Given exercise >>
Please return the full listing below without altering anything.

#####

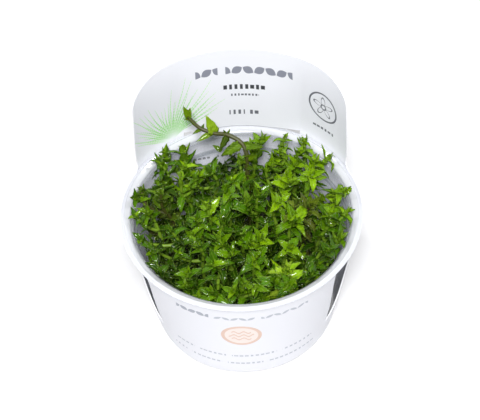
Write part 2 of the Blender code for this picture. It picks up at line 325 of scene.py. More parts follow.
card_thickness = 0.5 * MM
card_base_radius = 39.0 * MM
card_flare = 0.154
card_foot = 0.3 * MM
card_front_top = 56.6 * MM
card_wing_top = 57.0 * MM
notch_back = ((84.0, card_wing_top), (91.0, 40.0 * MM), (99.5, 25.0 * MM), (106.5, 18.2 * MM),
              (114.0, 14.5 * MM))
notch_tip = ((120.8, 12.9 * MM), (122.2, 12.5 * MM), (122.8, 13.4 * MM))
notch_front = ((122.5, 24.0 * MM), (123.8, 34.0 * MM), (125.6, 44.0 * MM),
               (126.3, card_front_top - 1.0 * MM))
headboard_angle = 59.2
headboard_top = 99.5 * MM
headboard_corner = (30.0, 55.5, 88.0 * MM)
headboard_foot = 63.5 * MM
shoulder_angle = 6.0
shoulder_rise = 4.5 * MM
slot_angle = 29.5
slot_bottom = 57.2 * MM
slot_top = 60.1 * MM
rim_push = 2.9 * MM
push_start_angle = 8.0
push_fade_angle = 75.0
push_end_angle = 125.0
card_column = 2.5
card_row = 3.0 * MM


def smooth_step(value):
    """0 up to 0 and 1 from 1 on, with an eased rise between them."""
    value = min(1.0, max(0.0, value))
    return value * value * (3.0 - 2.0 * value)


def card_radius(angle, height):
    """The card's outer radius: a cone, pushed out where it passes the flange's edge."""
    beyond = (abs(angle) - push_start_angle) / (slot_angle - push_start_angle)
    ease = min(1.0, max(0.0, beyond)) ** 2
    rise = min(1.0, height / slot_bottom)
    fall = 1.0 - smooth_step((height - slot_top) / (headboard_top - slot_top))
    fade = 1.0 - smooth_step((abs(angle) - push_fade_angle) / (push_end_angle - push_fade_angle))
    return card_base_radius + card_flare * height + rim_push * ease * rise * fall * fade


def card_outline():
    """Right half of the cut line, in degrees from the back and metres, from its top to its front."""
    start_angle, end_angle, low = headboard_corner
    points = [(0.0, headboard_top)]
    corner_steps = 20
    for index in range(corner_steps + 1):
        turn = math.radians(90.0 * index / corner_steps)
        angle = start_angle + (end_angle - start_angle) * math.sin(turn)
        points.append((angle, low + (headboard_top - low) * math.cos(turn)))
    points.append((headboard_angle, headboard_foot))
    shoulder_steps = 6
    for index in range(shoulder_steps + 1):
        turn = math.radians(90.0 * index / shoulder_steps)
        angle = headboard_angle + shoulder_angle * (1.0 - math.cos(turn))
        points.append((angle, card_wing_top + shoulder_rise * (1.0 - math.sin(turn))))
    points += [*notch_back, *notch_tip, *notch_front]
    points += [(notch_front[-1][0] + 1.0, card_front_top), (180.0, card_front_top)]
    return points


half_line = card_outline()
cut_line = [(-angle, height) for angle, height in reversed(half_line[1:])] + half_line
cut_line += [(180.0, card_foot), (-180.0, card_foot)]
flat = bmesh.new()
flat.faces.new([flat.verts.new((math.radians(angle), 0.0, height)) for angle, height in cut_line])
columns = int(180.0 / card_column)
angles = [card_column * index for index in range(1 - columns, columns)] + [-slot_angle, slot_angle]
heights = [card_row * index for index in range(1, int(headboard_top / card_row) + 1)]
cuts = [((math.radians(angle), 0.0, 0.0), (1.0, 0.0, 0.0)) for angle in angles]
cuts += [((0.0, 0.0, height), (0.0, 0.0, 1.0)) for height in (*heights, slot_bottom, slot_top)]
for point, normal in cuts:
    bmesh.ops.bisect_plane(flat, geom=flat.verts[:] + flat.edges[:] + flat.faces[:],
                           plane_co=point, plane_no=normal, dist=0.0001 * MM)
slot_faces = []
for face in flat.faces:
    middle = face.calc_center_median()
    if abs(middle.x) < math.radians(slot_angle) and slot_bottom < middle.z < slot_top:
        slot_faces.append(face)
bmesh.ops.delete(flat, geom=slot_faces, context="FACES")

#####

Worked answer >>
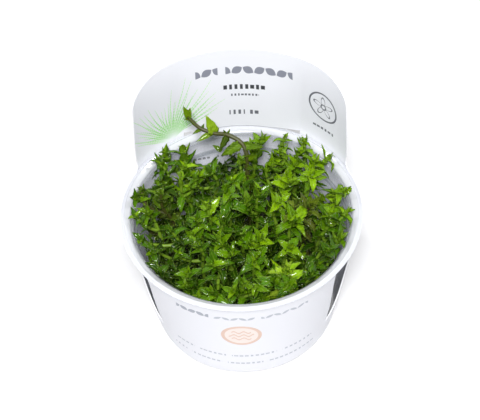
Write part 2 of the Blender code for this picture. It picks up at line 325 of scene.py. More parts follow.
card_thickness = 0.5 * MM
card_base_radius = 39.0 * MM
card_flare = 0.154
card_foot = 0.3 * MM
card_front_top = 56.6 * MM
card_wing_top = 57.0 * MM
notch_back = ((84.0, card_wing_top), (91.0, 40.0 * MM), (99.5, 25.0 * MM), (106.5, 18.2 * MM),
              (114.0, 14.5 * MM))
notch_tip = ((120.8, 12.9 * MM), (122.2, 12.5 * MM), (122.8, 13.4 * MM))
notch_front = ((122.5, 24.0 * MM), (123.8, 34.0 * MM), (125.6, 44.0 * MM),
               (126.3, card_front_top - 1.0 * MM))
headboard_angle = 59.2
headboard_top = 99.5 * MM
headboard_corner = (30.0, 55.5, 88.0 * MM)
headboard_foot = 63.5 * MM
shoulder_angle = 6.0
shoulder_rise = 4.5 * MM
slot_angle = 29.5
slot_bottom = 57.2 * MM
slot_top = 60.1 * MM
rim_push = 2.9 * MM
push_start_angle = 8.0
push_fade_angle = 75.0
push_end_angle = 125.0
card_column = 2.5
card_row = 3.0 * MM


def smooth_step(value):
    """0 up to 0 and 1 from 1 on, with an eased rise between them."""
    value = min(1.0, max(0.0, value))
    return value * value * (3.0 - 2.0 * value)


def card_radius(angle, height):
    """The card's outer radius: a cone, pushed out where it passes the flange's edge."""
    beyond = (abs(angle) - push_start_angle) / (slot_angle - push_start_angle)
    ease = min(1.0, max(0.0, beyond)) ** 2
    rise = min(1.0, height / slot_bottom)
    fall = 1.0 - smooth_step((height - slot_top) / (headboard_top - slot_top))
    fade = 1.0 - smooth_step((abs(angle) - push_fade_angle) / (push_end_angle - push_fade_angle))
    return card_base_radius + card_flare * height + rim_push * ease * rise * fall * fade


def card_outline():
    """Right half of the cut line, in degrees from the back and metres, from its top to its front."""
    start_angle, end_angle, low = headboard_corner
    points = [(0.0, headboard_top)]
    corner_steps = 20
    for index in range(corner_steps + 1):
        turn = math.radians(90.0 * index / corner_steps)
        angle = start_angle + (end_angle - start_angle) * math.sin(turn)
        points.append((angle, low + (headboard_top - low) * math.cos(turn)))
    points.append((headboard_angle, headboard_foot))
    shoulder_steps = 6
    for index in range(shoulder_steps + 1):
        turn = math.radians(90.0 * index / shoulder_steps)
        angle = headboard_angle + shoulder_angle * (1.0 - math.cos(turn))
        points.append((angle, card_wing_top + shoulder_rise * (1.0 - math.sin(turn))))
    points += [*notch_back, *notch_tip, *notch_front]
    points += [(notch_front[-1][0] + 1.0, card_front_top), (180.0, card_front_top)]
    return points


half_line = card_outline()
cut_line = [(-angle, height) for angle, height in reversed(half_line[1:])] + half_line
cut_line += [(180.0, card_foot), (-180.0, card_foot)]
flat = bmesh.new()
flat.faces.new([flat.verts.new((math.radians(angle), 0.0, height)) for angle, height in cut_line])
columns = int(180.0 / card_column)
angles = [card_column * index for index in range(1 - columns, columns)] + [-slot_angle, slot_angle]
heights = [card_row * index for index in range(1, int(headboard_top / card_row) + 1)]
cuts = [((math.radians(angle), 0.0, 0.0), (1.0, 0.0, 0.0)) for angle in angles]
cuts += [((0.0, 0.0, height), (0.0, 0.0, 1.0)) for height in (*heights, slot_bottom, slot_top)]
for point, normal in cuts:
    bmesh.ops.bisect_plane(flat, geom=flat.verts[:] + flat.edges[:] + flat.faces[:],
                           plane_co=point, plane_no=normal, dist=0.0001 * MM)
slot_faces = []
for face in flat.faces:
    middle = face.calc_center_median()
    if abs(middle.x) < math.radians(slot_angle) and slot_bottom < middle.z < slot_top:
        slot_faces.append(face)
bmesh.ops.delete(flat, geom=slot_faces, context="FACES")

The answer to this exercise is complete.